The Direct Debit Guarantee promises him a full and immediate refund in this situation. If he phones his bank, the money should be back in his account by the time he puts the phone down.

I have heard that Barclays Bank are very bad at honouring their obligations under the Direct Debit Guarantee, and one person tells me that's one of the reasons he now banks elsewhere.

But that's a reason for Jeremy to change banks, not to admit that he was wrong about publishing bank details -- which are, after all, on every cheque he's ever written, too.

8 Dec 2007 (updated 8 Dec 2007 at 15:21 UTC) »
(Oops. Updated to use anoncvs as I originally intended. Not everyone has an account)

Why is it that the easy way of obtaining and building a Fedora kernel isn't documented anywhere? It looks something like this:


$ cvs -d :pserver:anonymous@cvs.fedora.redhat.com:/cvs/pkgs co kernel/F-8
$ cd kernel
$ cvs -d :pserver:anonymous@cvs.fedora.redhat.com:/cvs/pkgs co common
$ cd F-8
$ cat > GNUmakefile <<EOF
ppc: DIST_DEFINES += --without smp
ppc64: DIST_DEFINES += --without kdump
i686: DIST_DEFINES += --without pae --without xen
include Makefile
EOF
$ make $(uname -m)

There are HOWTOs out there, but they seem to recommend that you download the SRPM and extract it, instead of working directly from the original.

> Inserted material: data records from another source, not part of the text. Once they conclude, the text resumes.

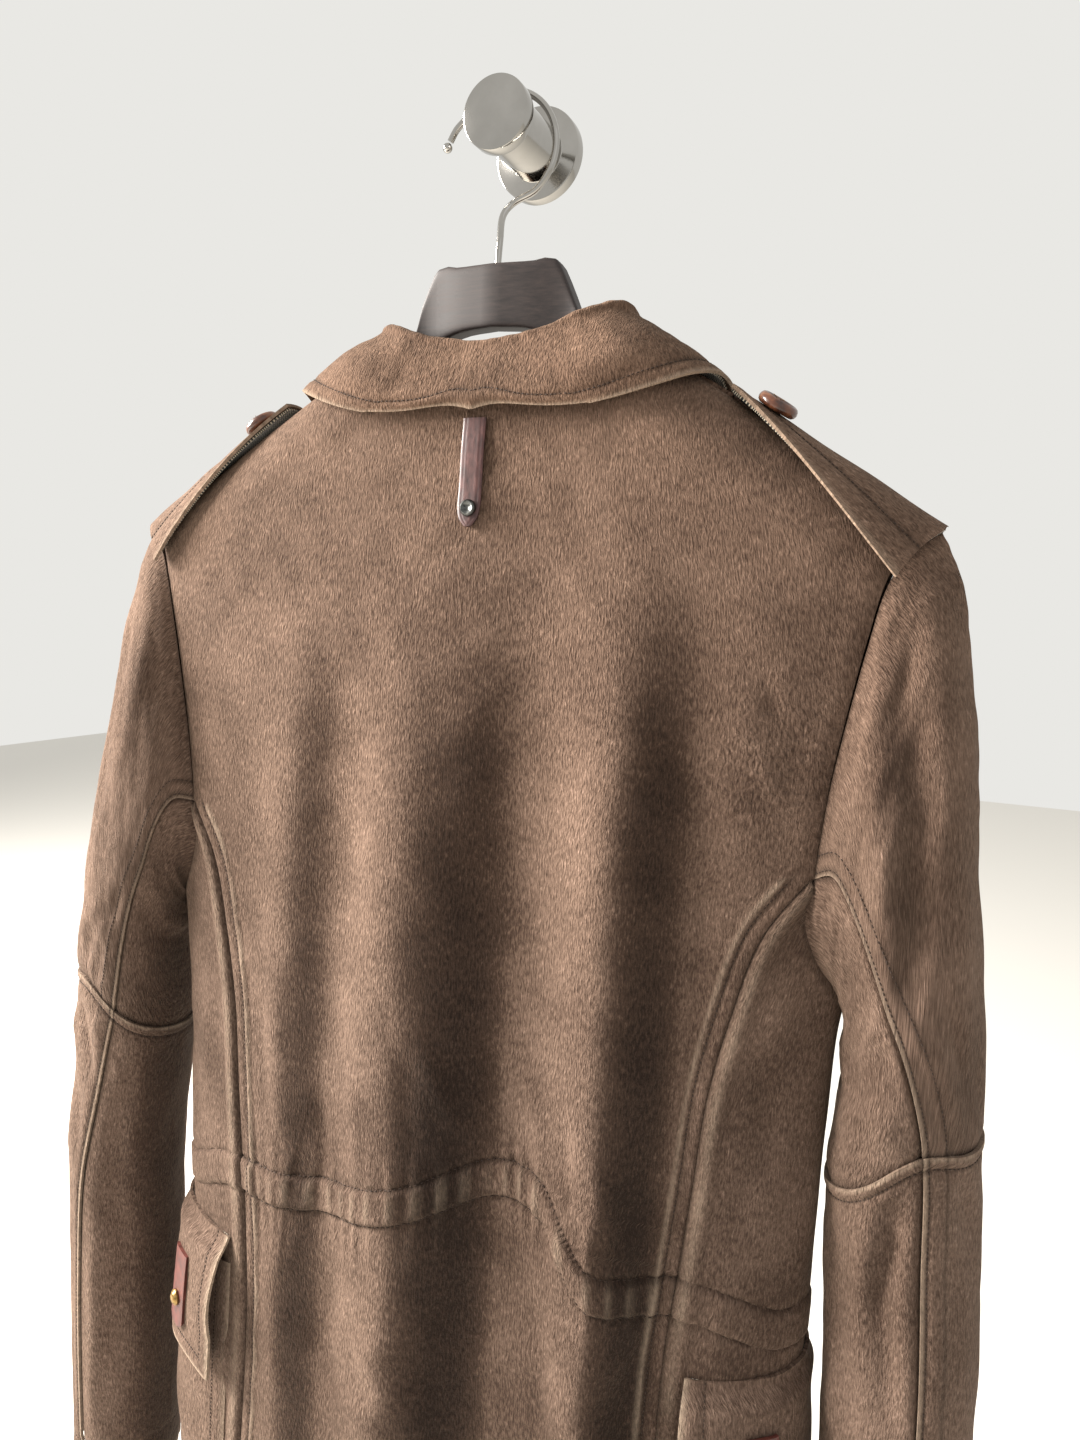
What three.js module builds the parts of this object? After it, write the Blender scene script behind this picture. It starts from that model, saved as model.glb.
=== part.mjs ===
// Suede jacket hung back to the room on a wooden hanger and a chrome wall peg.
// Millimetres, +Z up. The wall is the plane y = 0 and +Y goes into it. The origin is the
// middle of the peg's back face, and +X is to the right for someone in the room, who sees
// the jacket's back. The jacket, hanger and hook are worked out in the hook's own frame,
// whose origin lies on the peg's axis, and one group turns and moves them into place.

import * as THREE from 'three';

const { clamp, lerp, degToRad, radToDeg, smoothstep } = THREE.MathUtils;
const { sin, cos, sqrt, abs, sign, acos, asin, exp, max, min, PI } = Math;

// Driving dimensions

const HOOK_FROM_WALL = 41.6; // the hook's plane, measured from the wall
const HOOK_TURN = degToRad(3.6); // the jacket is turned a little about the upright
const HOOK_ASIDE = 6; // the jacket's middle lies this far right of the peg's axis

const SUEDE = 1.8; // body, sleeves, flaps and collar
const WOOL = 1.2; // the herringbone layer under collar, epaulettes and flaps
const LEATHER = 2.0; // hang loop and pocket tabs
const SEAM = 0.4; // clear space between two pieces where they are sewn
const ON_TOP = SEAM + WOOL + 0.3 + SUEDE; // outer face of a lined piece that lies on the body

const TIP_HALF = 222; // half the shoulder width
const TIP_Z = -211;
const SHOULDER_SLOPE = 0.66;
const NECK_SOFTNESS = 25; // rounds the two shoulder slopes into one at the middle
const ROUND = 46; // drop of the round-over from the shoulder line to the flat back
const NECK_HALF = 72;
const NECK_BACK = 91; // neckline below the shoulder line at centre back, along the cloth
const NECK_FRONT = 140;
const NECK_TURNS = [0, 21, 43, 66, 90]; // columns of the neck seam, from the middle to its side

const UNDERARM_Z = -425;
const HEM_Z = -850;
const CORNER_TURN = 120; // place on the armhole of the back seams of body and sleeve, degrees
const FRONT_CORNER_TURN = 225; // place on the armhole of the front side seam

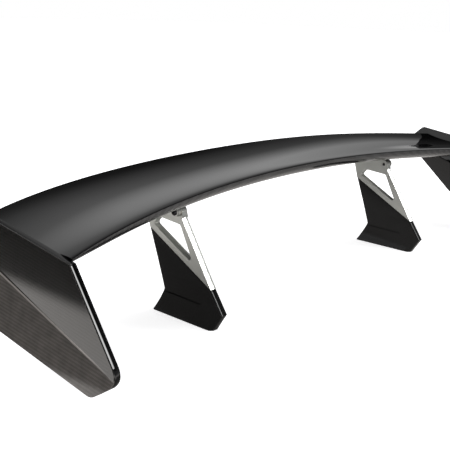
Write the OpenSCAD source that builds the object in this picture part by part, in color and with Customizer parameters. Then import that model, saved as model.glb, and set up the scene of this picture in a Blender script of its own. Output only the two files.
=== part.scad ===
// Racing rear wing: a bowed, hollow blade with end plates on two tilting uprights.
// +X is the left end, -Y is the leading edge, +Z is up. Z = 0 is the mounting face, and the
// origin is the centre of the four bolts that hold the two feet.

/* [Wing blade] */
// Width over the outer skins of the end plates at their top edges
span_w = 1510; // [1300:10:1700]
// Leading edge joint line at mid span, from the bolt centre
le_y = -6; // [-16:1:4]
// How far the leading edge runs forward towards the ends
le_sweep = 143; // [60:1:170]
// Height of the leading edge joint line at mid span
le_z = 262; // [258:1:275]
// How far the leading edge drops towards the ends
le_drop = 27.4; // [10:0.1:30]
// Trailing edge at mid span, from the bolt centre
te_y = 198; // [180:1:230]
// How far the trailing edge runs forward towards the ends
te_sweep = 112; // [60:1:120]
// Height of the trailing edge at mid span
te_z = 281; // [275:1:300]
// How far the trailing edge drops towards the ends
te_drop = 30.3; // [10:0.1:34]
// Depth of the belly below the chord line
belly_depth = 30; // [26:0.5:32]
// Part of the belly depth that is lost at the ends
belly_taper = 0.55; // [0:0.05:0.6]
// Height of the crown of the upper skin above the chord line
crown_h = 3; // [1:0.5:6]
// Part of the chord over which the crown rises
crown_rise = 0.03; // [0.02:0.01:0.08]
// Depth of the hollow of the upper skin behind its crown
hollow_depth = 10; // [4:0.5:11]
// How much deeper the hollow is towards the trailing edge
hollow_lean = 0.5; // [0:0.05:0.6]
// Thickness of the upper and lower skins
skin_t = 2; // [1.5:0.1:2.4]
// Glue line between the skins and what they cover
bond_gap = 0.4; // [0.2:0.05:0.5]

/* [Spars and ribs] */
// Place of the front spar along the chord
front_spar_at = 0.24; // [0.2:0.01:0.26]
// Place of the rear spar along the chord
rear_spar_at = 0.72; // [0.7:0.01:0.78]
// Wall of the spars
spar_wall = 1.6; // [1:0.1:2.5]
// Width of the spar flanges along the chord
spar_flange = 0.045; // [0.03:0.005:0.05]
// Thickness of the plain ribs
rib_t = 4; // [2:0.5:6]
// Thickness of the ribs that carry the hanger plates
hinge_rib_t = 8; // [6:0.5:9]
// Plain ribs stand this far from mid span
plain_rib_x = 190; // [120:5:260]

/* [End plates] */
// Thickness of an end plate
plate_t = 12.5; // [10:0.5:16]
// Thickness of the outer skin of an end plate
plate_skin_t = 2.5; // [1.5:0.25:3]
// Floor of the inner shell of an end plate
plate_floor_t = 2.5; // [1.5:0.25:3]
// Solid rim of the inner shell of an end plate
plate_rim = 9; // [6:0.5:14]
// Outward lean of the lower facet, as a slope
plate_flare = 0.2; // [0:0.01:0.3]

/* [Uprights] */
// Distance between the middle planes of the uprights
mount_spacing = 745; // [600:5:900]
// Thickness of the bracket plate
bracket_t = 15; // [12:0.5:18]
// Thickness of the bracket tongue inside the foot cover
tongue_t = 8; // [7:0.5:10]
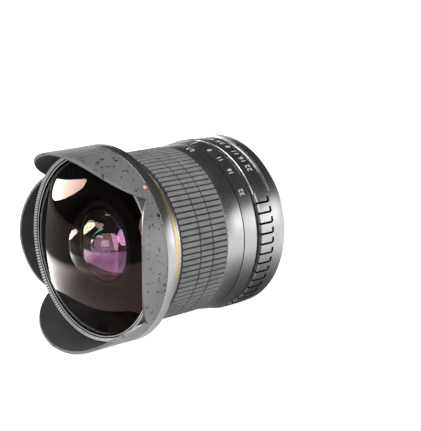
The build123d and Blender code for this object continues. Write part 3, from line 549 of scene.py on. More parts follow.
def wire(
    bm: bmesh.types.BMesh, outline: Outline, clock: float = 0.0,
) -> tuple[list[bmesh.types.BMVert], list[bmesh.types.BMEdge]]:
    """Lay a closed outline as a wire.

    Args:
        bm: Mesh that gets the wire.
        outline: (radius, station) points.
        clock: Clock angle of the wire.

    Returns:
        The wire's vertices and edges.
    """
    verts = [bm.verts.new(at(radius, station, clock)) for radius, station in outline]
    edges = [bm.edges.new(pair) for pair in zip(verts, verts[1:] + verts[:1])]
    return verts, edges


def brick(
    bm: bmesh.types.BMesh, middle: Vector, size: tuple[float, float, float], turn: float = 0.0,
) -> None:
    """Add a brick to a mesh.

    Args:
        bm: Mesh that gets the brick.
        middle: Its middle, in metres.
        size: Its sides along X, Y and Z.
        turn: Its turn about the direction of the optical axis, in degrees.
    """
    place = Matrix.Translation(middle) @ Matrix.Rotation(math.radians(turn), 4, "Y")
    sides = Matrix.Diagonal((*(side * MM for side in size), 1.0))
    bmesh.ops.create_cube(bm, size=1.0, matrix=place @ sides)


def peg(
    bm: bmesh.types.BMesh, middle: Vector, turn: tuple[float, str], radii: tuple[float, float],
    length: float, segments: int,
) -> None:
    """Add a round peg to a mesh.

    Args:
        bm: Mesh that gets the peg.
        middle: Its middle, in metres.
        turn: Degrees that it is turned from upright, and the axis of that turn.
        radii: Radius of its foot and of its head.
        length: Length of the peg.
        segments: Sides of the peg.
    """
    place = Matrix.Translation(middle) @ Matrix.Rotation(math.radians(turn[0]), 4, turn[1])
    bmesh.ops.create_cone(
        bm, cap_ends=True, cap_tris=False, segments=segments, radius1=radii[0] * MM, radius2=radii[1] * MM,
        depth=length * MM, matrix=place,
    )


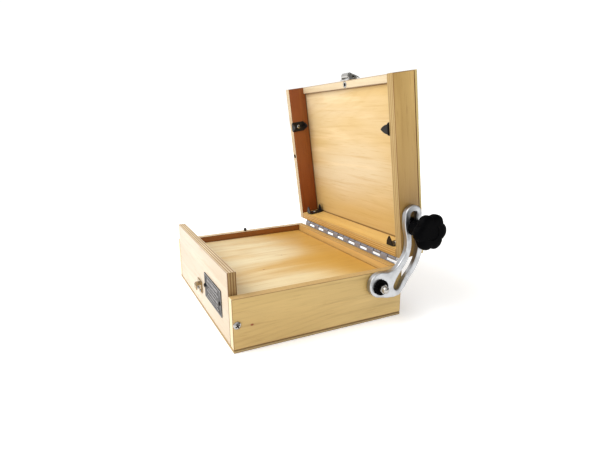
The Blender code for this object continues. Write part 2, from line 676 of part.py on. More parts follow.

And presumably if you ever want to update it you need to download a whole new SRPM and do it all over again, instead of just 'cvs update; make $ARCH'. I cannot fathom why anyone would ever want to work directly with SRPMS like that, for any package. Even when I'm just building local hacks I wouldn't do it that way; I'd always take a copy of the Makefile from CVS and keep everything together in its own directory rather than scattered around ~/rpmbuild mixed together with potentially conflicting files from other packages.

The bit with the GNUmakefile is optional, but useful -- you can disable the builds you aren't interested in to save time, and more to the point if the last package built is the one you're interested in, you have the fully compiled source tree left behind (in kernel-$VERSION/linux-$VERSION.$ARCH) when it's done. This makes it easier for you to hack on it and debug it. After installing the built RPM on the target machine, you can individually rebuild and replace files -- both modules and the kernel image.

For the development ('rawhide') version, you'd use 'kernel/devel' in the first cvs checkout instead of 'kernel/F-8'. You can obviously have both at the same time, or even just checkout 'kernel', which should get you the common/ directory too. And a bunch of other 'branches' of the kernel.